**WHAT IS EXPECTED**
Extract the data exactly, missing nothing.

**SUPPLIED INFORMATION**
>>>
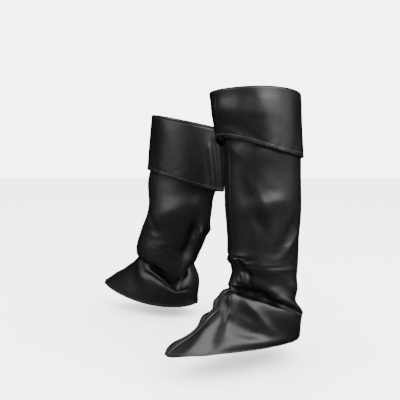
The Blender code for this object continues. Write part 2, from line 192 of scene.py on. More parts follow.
# Broad folds, near to the solids' own; the deep troughs of the tucks are only here
LEFT_FOLDS = (
    # down the shaft
    Fold(3.10, 8, 3.20, 42, 0, 0.014, 0.0010),
    Fold(3.15, 62, 3.15, 104, 0, 0.020, 0.0022),
    Fold(3.74, 41, 4.08, 54, 0, 0.008, 0.0016),
    Fold(4.10, 43, 4.00, 74, 0, 0.012, 0.0027),
    Fold(3.75, 32, 4.40, 50, 0.001, 0.012, -0.0022),
    Fold(4.40, 50, 5.10, 54, 0, 0.014, -0.0012),
    Fold(4.74, 116, 5.14, 97, 0, 0.006, 0.0015),
    Fold(4.50, 104, 5.00, 82, 0, 0.009, -0.0016),
    # the ankle
    Fold(5.90, 18, 5.80, 32, 0, 0.008, -0.0024),
    Fold(6.35, 17, 7.65, 32, 0, 0.008, -0.0034),
    Fold(7.65, 32, 7.80, 52, 0, 0.007, -0.0022),
    Fold(6.70, 118, 6.70, 176, 0, 0.010, 0.0040),
    Fold(6.40, 60, 6.00, 132, 0, 0.007, 0.0006),
    Fold(7.10, 10, 7.40, 24, 0, 0.009, 0.0026),
    Fold(8.50, 12, 8.35, 62, 0, 0.006, -0.0036),
    # the tuck above the foot part
    Fold(10.10, 14, 9.75, 46, 0, 0.0066, -0.0115),
    Fold(9.60, 50, 10.20, 80, 0, 0.0048, -0.0066),
    Fold(10.50, 114, 10.50, 178, 0, 0.0050, 0.0035),
    # the foot part
    Fold(12.70, 22, 13.90, 30, 0, 0.0075, 0.0034),
    Fold(14.10, 29, 14.65, 42, 0, 0.0055, 0.0012),
    Fold(13.25, 60, 14.20, 82, 0, 0.0060, 0.0022),
    Fold(14.30, 34, 14.60, 68, 0, 0.0065, -0.0032),
    Fold(15.30, 56, 15.00, 92, 0, 0.0120, 0.0030),
    Fold(14.60, 30, 15.50, 48, 0, 0.0070, -0.0026),
    Fold(14.90, 14, 15.50, 26, 0, 0.0060, 0.0014),
    Fold(13.65, -10, 13.75, -44, 0, 0.0065, 0.0070),
    Fold(14.45, -10, 14.60, -42, 0, 0.0065, 0.0070),
    Fold(15.65, -10, 15.70, -40, 0, 0.0080, 0.0060),
    # the inner side
    Fold(14.70, -50, 14.20, -95, 0, 0.009, -0.0025),
    Fold(5.90, -18, 5.60, -42, 0, 0.008, -0.0030),
    Fold(6.30, -20, 7.50, -70, 0.004, 0.008, -0.0035),
    Fold(3.60, -40, 4.50, -62, 0, 0.012, -0.0030),
    Fold(4.40, -130, 5.20, -96, 0, 0.009, 0.0035),
    Fold(6.20, -150, 6.50, -90, 0, 0.009, 0.0025),
)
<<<
**CORRECT OUTPUT**
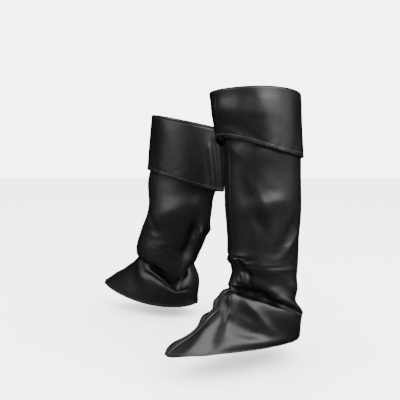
The Blender code for this object continues. Write part 2, from line 192 of scene.py on. More parts follow.
# Broad folds, near to the solids' own; the deep troughs of the tucks are only here
LEFT_FOLDS = (
    # down the shaft
    Fold(3.10, 8, 3.20, 42, 0, 0.014, 0.0010),
    Fold(3.15, 62, 3.15, 104, 0, 0.020, 0.0022),
    Fold(3.74, 41, 4.08, 54, 0, 0.008, 0.0016),
    Fold(4.10, 43, 4.00, 74, 0, 0.012, 0.0027),
    Fold(3.75, 32, 4.40, 50, 0.001, 0.012, -0.0022),
    Fold(4.40, 50, 5.10, 54, 0, 0.014, -0.0012),
    Fold(4.74, 116, 5.14, 97, 0, 0.006, 0.0015),
    Fold(4.50, 104, 5.00, 82, 0, 0.009, -0.0016),
    # the ankle
    Fold(5.90, 18, 5.80, 32, 0, 0.008, -0.0024),
    Fold(6.35, 17, 7.65, 32, 0, 0.008, -0.0034),
    Fold(7.65, 32, 7.80, 52, 0, 0.007, -0.0022),
    Fold(6.70, 118, 6.70, 176, 0, 0.010, 0.0040),
    Fold(6.40, 60, 6.00, 132, 0, 0.007, 0.0006),
    Fold(7.10, 10, 7.40, 24, 0, 0.009, 0.0026),
    Fold(8.50, 12, 8.35, 62, 0, 0.006, -0.0036),
    # the tuck above the foot part
    Fold(10.10, 14, 9.75, 46, 0, 0.0066, -0.0115),
    Fold(9.60, 50, 10.20, 80, 0, 0.0048, -0.0066),
    Fold(10.50, 114, 10.50, 178, 0, 0.0050, 0.0035),
    # the foot part
    Fold(12.70, 22, 13.90, 30, 0, 0.0075, 0.0034),
    Fold(14.10, 29, 14.65, 42, 0, 0.0055, 0.0012),
    Fold(13.25, 60, 14.20, 82, 0, 0.0060, 0.0022),
    Fold(14.30, 34, 14.60, 68, 0, 0.0065, -0.0032),
    Fold(15.30, 56, 15.00, 92, 0, 0.0120, 0.0030),
    Fold(14.60, 30, 15.50, 48, 0, 0.0070, -0.0026),
    Fold(14.90, 14, 15.50, 26, 0, 0.0060, 0.0014),
    Fold(13.65, -10, 13.75, -44, 0, 0.0065, 0.0070),
    Fold(14.45, -10, 14.60, -42, 0, 0.0065, 0.0070),
    Fold(15.65, -10, 15.70, -40, 0, 0.0080, 0.0060),
    # the inner side
    Fold(14.70, -50, 14.20, -95, 0, 0.009, -0.0025),
    Fold(5.90, -18, 5.60, -42, 0, 0.008, -0.0030),
    Fold(6.30, -20, 7.50, -70, 0.004, 0.008, -0.0035),
    Fold(3.60, -40, 4.50, -62, 0, 0.012, -0.0030),
    Fold(4.40, -130, 5.20, -96, 0, 0.009, 0.0035),
    Fold(6.20, -150, 6.50, -90, 0, 0.009, 0.0025),
)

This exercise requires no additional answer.